↓

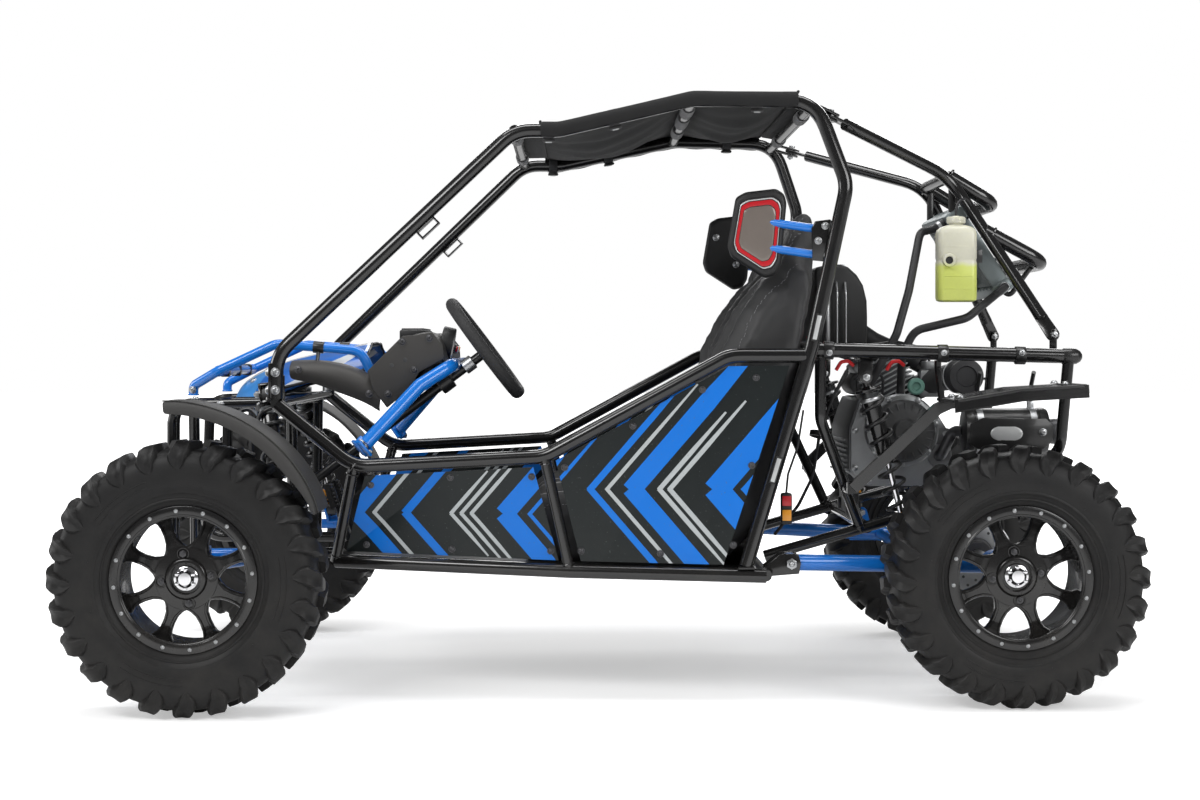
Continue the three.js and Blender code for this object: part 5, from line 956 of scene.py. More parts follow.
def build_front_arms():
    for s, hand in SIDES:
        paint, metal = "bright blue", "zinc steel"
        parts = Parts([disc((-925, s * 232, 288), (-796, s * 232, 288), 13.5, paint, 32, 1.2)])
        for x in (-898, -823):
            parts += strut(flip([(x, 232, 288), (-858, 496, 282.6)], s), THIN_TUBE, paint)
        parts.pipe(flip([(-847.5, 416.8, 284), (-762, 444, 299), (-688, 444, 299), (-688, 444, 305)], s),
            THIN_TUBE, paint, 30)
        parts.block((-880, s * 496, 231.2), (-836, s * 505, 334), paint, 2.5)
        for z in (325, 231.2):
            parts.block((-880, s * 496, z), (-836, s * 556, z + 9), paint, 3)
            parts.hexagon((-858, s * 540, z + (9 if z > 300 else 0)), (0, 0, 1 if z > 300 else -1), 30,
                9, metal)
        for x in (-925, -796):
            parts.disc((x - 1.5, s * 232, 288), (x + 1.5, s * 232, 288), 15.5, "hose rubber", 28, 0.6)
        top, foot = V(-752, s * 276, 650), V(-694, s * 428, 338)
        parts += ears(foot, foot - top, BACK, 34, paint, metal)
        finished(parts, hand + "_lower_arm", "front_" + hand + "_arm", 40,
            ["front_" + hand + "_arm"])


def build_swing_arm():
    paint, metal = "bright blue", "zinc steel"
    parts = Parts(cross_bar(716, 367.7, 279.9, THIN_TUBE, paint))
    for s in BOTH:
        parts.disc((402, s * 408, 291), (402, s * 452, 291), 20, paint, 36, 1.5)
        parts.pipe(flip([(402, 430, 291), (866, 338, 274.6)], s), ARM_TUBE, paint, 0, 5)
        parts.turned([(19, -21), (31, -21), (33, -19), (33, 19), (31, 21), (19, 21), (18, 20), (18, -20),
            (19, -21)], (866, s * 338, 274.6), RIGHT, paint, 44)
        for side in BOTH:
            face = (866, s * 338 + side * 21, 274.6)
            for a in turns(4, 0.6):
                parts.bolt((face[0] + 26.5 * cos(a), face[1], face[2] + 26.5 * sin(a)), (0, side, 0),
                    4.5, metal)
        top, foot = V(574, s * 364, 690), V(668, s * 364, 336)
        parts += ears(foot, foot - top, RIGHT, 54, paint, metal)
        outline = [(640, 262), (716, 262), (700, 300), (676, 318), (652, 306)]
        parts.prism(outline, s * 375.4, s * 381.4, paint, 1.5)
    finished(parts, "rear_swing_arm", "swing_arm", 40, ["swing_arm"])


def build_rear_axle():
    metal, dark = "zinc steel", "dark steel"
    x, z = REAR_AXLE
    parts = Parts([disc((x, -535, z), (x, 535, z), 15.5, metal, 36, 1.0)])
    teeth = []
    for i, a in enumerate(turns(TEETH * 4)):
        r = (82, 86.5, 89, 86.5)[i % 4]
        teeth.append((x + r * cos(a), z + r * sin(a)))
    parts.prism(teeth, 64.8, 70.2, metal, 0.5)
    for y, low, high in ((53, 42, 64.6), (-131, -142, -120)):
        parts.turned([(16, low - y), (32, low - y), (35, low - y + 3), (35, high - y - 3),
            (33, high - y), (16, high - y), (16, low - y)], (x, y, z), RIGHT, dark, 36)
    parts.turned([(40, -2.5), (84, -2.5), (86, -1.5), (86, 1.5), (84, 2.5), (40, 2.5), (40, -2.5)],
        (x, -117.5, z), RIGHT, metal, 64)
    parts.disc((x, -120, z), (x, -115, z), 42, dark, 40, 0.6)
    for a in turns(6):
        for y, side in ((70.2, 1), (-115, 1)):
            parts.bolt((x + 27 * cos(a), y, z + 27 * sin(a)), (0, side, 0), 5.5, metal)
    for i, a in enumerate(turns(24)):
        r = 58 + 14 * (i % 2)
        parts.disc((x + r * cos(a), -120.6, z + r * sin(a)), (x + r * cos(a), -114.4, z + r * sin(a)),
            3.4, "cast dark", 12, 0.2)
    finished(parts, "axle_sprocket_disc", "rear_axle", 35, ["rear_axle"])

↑

▶ [Work to be completed]: Reproduce all of the material above word for word.

▶ [Reply to the task]:
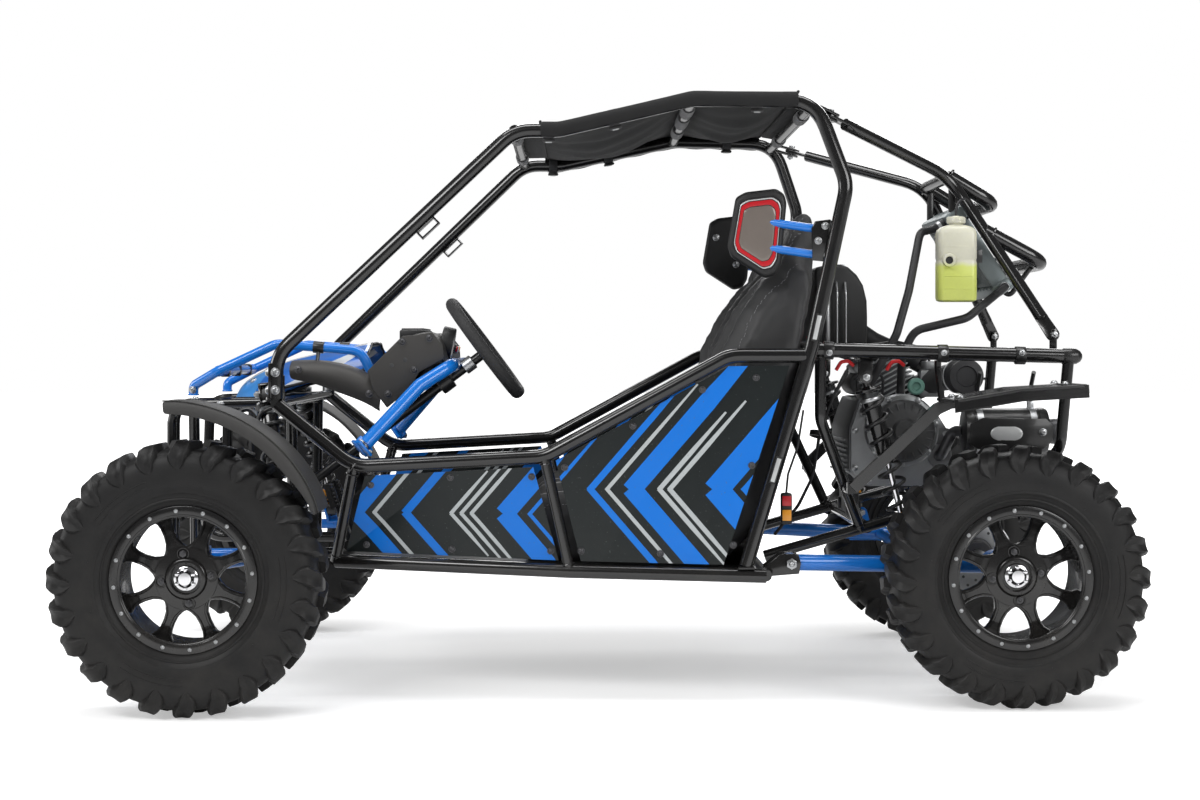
Continue the three.js and Blender code for this object: part 5, from line 956 of scene.py. More parts follow.
def build_front_arms():
    for s, hand in SIDES:
        paint, metal = "bright blue", "zinc steel"
        parts = Parts([disc((-925, s * 232, 288), (-796, s * 232, 288), 13.5, paint, 32, 1.2)])
        for x in (-898, -823):
            parts += strut(flip([(x, 232, 288), (-858, 496, 282.6)], s), THIN_TUBE, paint)
        parts.pipe(flip([(-847.5, 416.8, 284), (-762, 444, 299), (-688, 444, 299), (-688, 444, 305)], s),
            THIN_TUBE, paint, 30)
        parts.block((-880, s * 496, 231.2), (-836, s * 505, 334), paint, 2.5)
        for z in (325, 231.2):
            parts.block((-880, s * 496, z), (-836, s * 556, z + 9), paint, 3)
            parts.hexagon((-858, s * 540, z + (9 if z > 300 else 0)), (0, 0, 1 if z > 300 else -1), 30,
                9, metal)
        for x in (-925, -796):
            parts.disc((x - 1.5, s * 232, 288), (x + 1.5, s * 232, 288), 15.5, "hose rubber", 28, 0.6)
        top, foot = V(-752, s * 276, 650), V(-694, s * 428, 338)
        parts += ears(foot, foot - top, BACK, 34, paint, metal)
        finished(parts, hand + "_lower_arm", "front_" + hand + "_arm", 40,
            ["front_" + hand + "_arm"])


def build_swing_arm():
    paint, metal = "bright blue", "zinc steel"
    parts = Parts(cross_bar(716, 367.7, 279.9, THIN_TUBE, paint))
    for s in BOTH:
        parts.disc((402, s * 408, 291), (402, s * 452, 291), 20, paint, 36, 1.5)
        parts.pipe(flip([(402, 430, 291), (866, 338, 274.6)], s), ARM_TUBE, paint, 0, 5)
        parts.turned([(19, -21), (31, -21), (33, -19), (33, 19), (31, 21), (19, 21), (18, 20), (18, -20),
            (19, -21)], (866, s * 338, 274.6), RIGHT, paint, 44)
        for side in BOTH:
            face = (866, s * 338 + side * 21, 274.6)
            for a in turns(4, 0.6):
                parts.bolt((face[0] + 26.5 * cos(a), face[1], face[2] + 26.5 * sin(a)), (0, side, 0),
                    4.5, metal)
        top, foot = V(574, s * 364, 690), V(668, s * 364, 336)
        parts += ears(foot, foot - top, RIGHT, 54, paint, metal)
        outline = [(640, 262), (716, 262), (700, 300), (676, 318), (652, 306)]
        parts.prism(outline, s * 375.4, s * 381.4, paint, 1.5)
    finished(parts, "rear_swing_arm", "swing_arm", 40, ["swing_arm"])


def build_rear_axle():
    metal, dark = "zinc steel", "dark steel"
    x, z = REAR_AXLE
    parts = Parts([disc((x, -535, z), (x, 535, z), 15.5, metal, 36, 1.0)])
    teeth = []
    for i, a in enumerate(turns(TEETH * 4)):
        r = (82, 86.5, 89, 86.5)[i % 4]
        teeth.append((x + r * cos(a), z + r * sin(a)))
    parts.prism(teeth, 64.8, 70.2, metal, 0.5)
    for y, low, high in ((53, 42, 64.6), (-131, -142, -120)):
        parts.turned([(16, low - y), (32, low - y), (35, low - y + 3), (35, high - y - 3),
            (33, high - y), (16, high - y), (16, low - y)], (x, y, z), RIGHT, dark, 36)
    parts.turned([(40, -2.5), (84, -2.5), (86, -1.5), (86, 1.5), (84, 2.5), (40, 2.5), (40, -2.5)],
        (x, -117.5, z), RIGHT, metal, 64)
    parts.disc((x, -120, z), (x, -115, z), 42, dark, 40, 0.6)
    for a in turns(6):
        for y, side in ((70.2, 1), (-115, 1)):
            parts.bolt((x + 27 * cos(a), y, z + 27 * sin(a)), (0, side, 0), 5.5, metal)
    for i, a in enumerate(turns(24)):
        r = 58 + 14 * (i % 2)
        parts.disc((x + r * cos(a), -120.6, z + r * sin(a)), (x + r * cos(a), -114.4, z + r * sin(a)),
            3.4, "cast dark", 12, 0.2)
    finished(parts, "axle_sprocket_disc", "rear_axle", 35, ["rear_axle"])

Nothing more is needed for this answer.